* Given data
>> Start

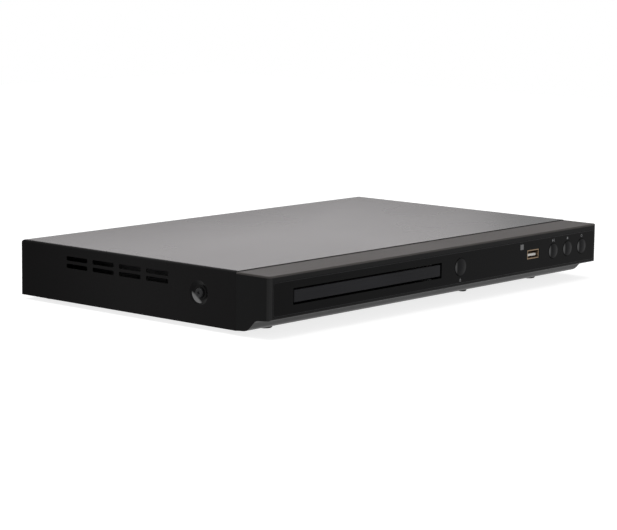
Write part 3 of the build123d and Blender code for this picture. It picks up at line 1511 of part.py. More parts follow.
# ================================================================= ribbons
# Flat cable from the front board, over the chassis wall, to the main board.
ribbon_width = 14.0
ribbon_thickness = 0.6
ribbon_connector = (18.0, 5.0, 4.0)
ribbon_x = main_x
ribbon_z = base_z + pan_wall + 3.0
ribbon_start = front_y + board_setback + board_thickness + ribbon_connector[2]
ribbon_end = main_y - main_depth / 2 + 6.0

with BuildPart() as panel_ribbon:
    with BuildSketch(at_front(board_setback + board_thickness)):
        with Locations((ribbon_x, ribbon_z)):
            Rectangle(ribbon_connector[0], ribbon_connector[1])
    extrude(amount=-ribbon_connector[2])
    with BuildSketch(at_height(board_top)):
        with Locations((ribbon_x, ribbon_end)):
            Rectangle(ribbon_connector[0], ribbon_connector[1])
    extrude(amount=ribbon_connector[2])
    with BuildSketch(Plane.YZ.offset(ribbon_x - ribbon_width / 2)):
        with BuildLine() as ribbon_path:
            FilletPolyline(
                (ribbon_start, ribbon_z),
                (ribbon_end, ribbon_z),
                (ribbon_end, board_top + ribbon_connector[2]),
                radius=2.0,
            )
        trace(ribbon_path.line, ribbon_thickness)
    extrude(amount=ribbon_width)

panel_ribbon.part.label = "panel_ribbon"
export_step(panel_ribbon.part, "parts/panel_ribbon.step")
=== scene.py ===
from math import cos, pi, radians, sin

import bmesh
import bpy
from mathutils import Matrix, Vector


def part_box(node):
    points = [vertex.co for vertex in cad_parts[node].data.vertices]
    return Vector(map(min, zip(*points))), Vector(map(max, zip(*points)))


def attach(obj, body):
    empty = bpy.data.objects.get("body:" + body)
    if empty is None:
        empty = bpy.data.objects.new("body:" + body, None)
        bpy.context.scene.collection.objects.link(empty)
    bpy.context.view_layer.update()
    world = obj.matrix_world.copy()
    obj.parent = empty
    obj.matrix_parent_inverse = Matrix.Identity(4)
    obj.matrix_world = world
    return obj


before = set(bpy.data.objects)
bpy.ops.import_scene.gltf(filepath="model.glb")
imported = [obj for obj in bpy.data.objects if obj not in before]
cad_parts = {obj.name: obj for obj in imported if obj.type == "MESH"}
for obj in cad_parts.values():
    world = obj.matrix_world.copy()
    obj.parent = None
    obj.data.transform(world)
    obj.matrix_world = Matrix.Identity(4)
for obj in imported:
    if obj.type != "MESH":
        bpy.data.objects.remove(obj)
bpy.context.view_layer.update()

# ------------------------------------------------------------------ steel cover
# Folded steel lid over the top and both sides, held by a screw in each side's
# dimple and sprayed satin black. The coat is slightly textured, so it scatters
# what it mirrors at a low angle.
noise_low = 0.3
noise_high = 0.7  # Noise keeps mostly between these two.
patches_per_metre = 14.0


def new_group(name, inputs, outputs):
    """An empty node group with plain sockets, and its two end nodes."""
    group = bpy.data.node_groups.new(name, "ShaderNodeTree")
    for title, kind, value in inputs:
        socket = group.interface.new_socket(title, in_out="INPUT", socket_type=f"NodeSocket{kind}")
        socket.default_value = value
    for title, kind in outputs:
        group.interface.new_socket(title, in_out="OUTPUT", socket_type=f"NodeSocket{kind}")
    return group, group.nodes.new("NodeGroupInput"), group.nodes.new("NodeGroupOutput")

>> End

* Problem to solve
Each line from the one holding "with BuildPart() as" to the one holding "bpy.data.objects.remove(obj)", those two included, is to be transcribed exactly, and no other line.

* Answer for the task
with BuildPart() as panel_ribbon:
    with BuildSketch(at_front(board_setback + board_thickness)):
        with Locations((ribbon_x, ribbon_z)):
            Rectangle(ribbon_connector[0], ribbon_connector[1])
    extrude(amount=-ribbon_connector[2])
    with BuildSketch(at_height(board_top)):
        with Locations((ribbon_x, ribbon_end)):
            Rectangle(ribbon_connector[0], ribbon_connector[1])
    extrude(amount=ribbon_connector[2])
    with BuildSketch(Plane.YZ.offset(ribbon_x - ribbon_width / 2)):
        with BuildLine() as ribbon_path:
            FilletPolyline(
                (ribbon_start, ribbon_z),
                (ribbon_end, ribbon_z),
                (ribbon_end, board_top + ribbon_connector[2]),
                radius=2.0,
            )
        trace(ribbon_path.line, ribbon_thickness)
    extrude(amount=ribbon_width)

panel_ribbon.part.label = "panel_ribbon"
export_step(panel_ribbon.part, "parts/panel_ribbon.step")
=== scene.py ===
from math import cos, pi, radians, sin

import bmesh
import bpy
from mathutils import Matrix, Vector


def part_box(node):
    points = [vertex.co for vertex in cad_parts[node].data.vertices]
    return Vector(map(min, zip(*points))), Vector(map(max, zip(*points)))


def attach(obj, body):
    empty = bpy.data.objects.get("body:" + body)
    if empty is None:
        empty = bpy.data.objects.new("body:" + body, None)
        bpy.context.scene.collection.objects.link(empty)
    bpy.context.view_layer.update()
    world = obj.matrix_world.copy()
    obj.parent = empty
    obj.matrix_parent_inverse = Matrix.Identity(4)
    obj.matrix_world = world
    return obj


before = set(bpy.data.objects)
bpy.ops.import_scene.gltf(filepath="model.glb")
imported = [obj for obj in bpy.data.objects if obj not in before]
cad_parts = {obj.name: obj for obj in imported if obj.type == "MESH"}
for obj in cad_parts.values():
    world = obj.matrix_world.copy()
    obj.parent = None
    obj.data.transform(world)
    obj.matrix_world = Matrix.Identity(4)
for obj in imported:
    if obj.type != "MESH":
        bpy.data.objects.remove(obj)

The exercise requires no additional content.